Entre frustration et incompréhension

"De nombreux enseignants encouragent les parents à venir nous consulter, parfois directement, sans passer par le médecin, ce qui peut créer des frustrations et des incompréhensions, tout d’abord parce qu’une première consultation chez le médecin permet de déterminer la pertinence d’une indication orthophonique et aussi parce que nous sommes une profession prescrite. Nous avons donc besoin de l’ordonnance du médecin pour intervenir", rappelle Adèle Colin. Elle souhaite donc trouver une collaboration optimale entre les trois : EssOr Prévention, l’Éducation na­tionale et les médecins généralistes. D’autant qu’au moment de la création de l’association, des directeurs d’école avaient contacté ses responsables pour intervenir auprès du per­sonnel enseignant.

L’association mène aussi des actions vis-à-vis des familles et souhaiterait agir dans le cadre de cours de préparation à l’accouchement de sages-femmes ou en PMI pour faire de la prévention sur la surexposition aux écrans ou le dévelop­pement du langage. "On entend aussi développer un projet de prévention précoce autour de l’émergence du langage chez les tout-petits à travers des sessions qui s’appuient sur le principe que tout est langage au quotidien. Par exemple, comment renforcer le langage au cours d’un atelier cuisine, explique Pauline Chevallier. Nous voudrions obtenir des financements de l’ARS pour le déployer."

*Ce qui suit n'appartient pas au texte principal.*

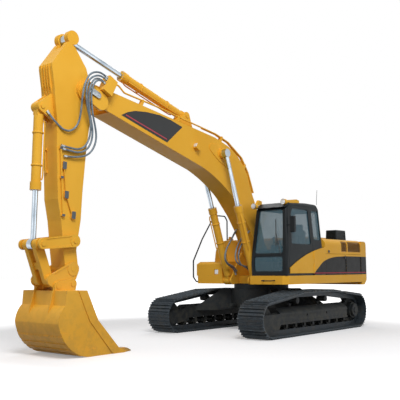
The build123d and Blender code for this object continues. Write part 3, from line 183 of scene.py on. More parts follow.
def curveThrough(tree, value, places):
    # smooth line through the places: value runs along their first number, and the result is the second
    xs, zs = [p[0] for p in places], [p[1] for p in places]
    share = spread(tree, value, min(xs), max(xs))
    node = addNode(tree, "ShaderNodeFloatCurve", links={"Value": share})
    line = node.mapping.curves[0]
    scaled = [((x - min(xs)) / (max(xs) - min(xs)), (z - min(zs)) / (max(zs) - min(zs))) for x, z in places]
    line.points[0].location, line.points[-1].location = scaled[0], scaled[-1]
    for place in scaled[1:-1]:
        line.points.new(*place)
    node.mapping.update()
    return spread(tree, node.outputs["Value"], 0.0, 1.0, min(zs), max(zs))


# the black field along the left side: its upper edge, its foot, and the stripe along its foot
sideField = {
    "upperEdge": ((-2.75 + swingX, 1.752), (-2.0 + swingX, 1.757), (-1.4 + swingX, 1.75),
                  (-1.0 + swingX, 1.73), (-0.6 + swingX, 1.66), (-0.27 + swingX, 1.50),
                  (0.0 + swingX, 1.305)),
    "foot": 1.305, "outside": 1.395, "rearEnd": -2.74 + swingX, "stripeMiddle": 1.352, "stripeHalf": 0.011,
}


def paintSideField(tree, paint, plate):
    # black field with its red stripe, on what lies outside the given distance from the middle
    ahead, across, height = placeOf(tree)
    edge = curveThrough(tree, ahead, sideField["upperEdge"])
    inside = combine(tree, "LESS_THAN", height, edge)
    inside = combine(tree, "MULTIPLY", inside, combine(tree, "GREATER_THAN", height, sideField["foot"]))
    inside = combine(tree, "MULTIPLY", inside, combine(tree, "GREATER_THAN", across, plate))
    inside = combine(tree, "MULTIPLY", inside, combine(tree, "GREATER_THAN", ahead, sideField["rearEnd"]))
    inside = combine(tree, "MULTIPLY", inside, combine(tree, "LESS_THAN", ahead, 0.0 + swingX))
    offset = combine(tree, "ABSOLUTE", combine(tree, "SUBTRACT", height, sideField["stripeMiddle"]), 0.0)
    stripe = combine(tree, "LESS_THAN", offset, sideField["stripeHalf"])
    field = blendColours(tree, stripe, linearColour("#040506"), linearColour("#9A1E34"))
    return blendColours(tree, inside, paint, field)


enamelKinds = {
    "machineEnamel": {"colours": ("#EBAE33", "#F0B63C"), "dust": "#B08A4C", "grime": 0.30, "dustTop": 1.1,
                      "roughness": 0.40, "worn": "#9A7636", "coat": 0.0, "specular": 0.16},
    "bucketEnamel": {"colours": ("#E6A92F", "#ECB138"), "dust": "#8F7446", "grime": 0.30, "dustTop": 1.3,
                     "roughness": 0.46, "worn": "#7D6C50", "coat": 0.0, "specular": 0.35},
    "chassisEnamel": {"colours": ("#1B1F21", "#23272A"), "dust": "#565349", "grime": 0.55, "dustTop": 1.1,
                      "roughness": 0.55, "worn": "#3A3F42", "coat": 0.0, "specular": 0.2},
    "cabEnamel": {"colours": ("#12171A", "#171D20"), "dust": "#2C3032", "grime": 0.12, "dustTop": 2.0,
                  "roughness": 0.40, "worn": "#2C3337", "coat": 0.0, "specular": 0.16},
}


def makeEnamel(name, kind, panel=None):
    # two-pack enamel sprayed on steel plate: even colour, faint orange peel, dust low down, rubbed edges
    material, tree, shader = newMaterial(name)
    broad = spread(tree, noiseAt(tree, 900.0, 2.0), 0.35, 0.65)
    paint = blendColours(tree, broad, linearColour(kind["colours"][0]), linearColour(kind["colours"][1]))
    if panel:
        paint = panel(tree, paint)
    fine = noiseAt(tree, 140.0, 5.0, 0.65)
    low = spread(tree, placeOf(tree)[2], 0.0, kind["dustTop"], kind["grime"], 0.0)
    patch = spread(tree, fine, 0.42, 0.62)
    paint = blendColours(tree, combine(tree, "MULTIPLY", low, patch), paint, linearColour(kind["dust"]))
    paint = blendColours(tree, wornEdges(tree, 9.0), paint, linearColour(kind["worn"]))
    tree.links.new(paint, shader.inputs["Base Color"])
    gloss = spread(tree, fine, 0.3, 0.7, kind["roughness"] - 0.05, kind["roughness"] + 0.08)
    tree.links.new(gloss, shader.inputs["Roughness"])
    shader.inputs["Specular IOR Level"].default_value = kind["specular"]
    shader.inputs["Coat Weight"].default_value = kind["coat"]
    shader.inputs["Coat Roughness"].default_value = 0.2
    addBump(tree, shader, noiseAt(tree, 9.0, 2.0), 0.05, 2.0)
    return material


def fieldOnDoors(tree, paint):
    return paintSideField(tree, paint, sideField["outside"])


def yellowOnCab(tree, paint):
    # the raised band on the cab's side is yellow, and turns black inside its lower curve
    across = placeOf(tree)[1]
    yellow = enamelKinds["machineEnamel"]["colours"]
    band = blendColours(tree, spread(tree, noiseAt(tree, 900.0, 2.0), 0.35, 0.65), linearColour(yellow[0]),
                        linearColour(yellow[1]))
    band = paintSideField(tree, band, cabBand["field"])
    low = combine(tree, "LESS_THAN", placeOf(tree)[2], cabBand["top"])
    raised = combine(tree, "GREATER_THAN", across, cabBand["outside"])
    return blendColours(tree, combine(tree, "MULTIPLY", low, raised), paint, band)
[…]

L’association assure enfin une mission à destination de ses membres, via des groupes de travail pour échanger au sujet des prises en charge, formations, nouveaux protocoles ou supports de rééducation. "Pour le moment, nos groupes de travail ciblent les orthophonistes salariés, libéraux et étudiants, rapporte-t-elle. Nous sommes dans une démarche de mutualisation, dans des échanges de pratiques, pour répondre à un besoin de partage." Ce que reconnaît Adèle Colin : "Plus nous mutualisons, mieux nous allons pouvoir agir. Nous avons beaucoup d’idées, mais il nous faut du temps pour les réaliser et rechercher des financements."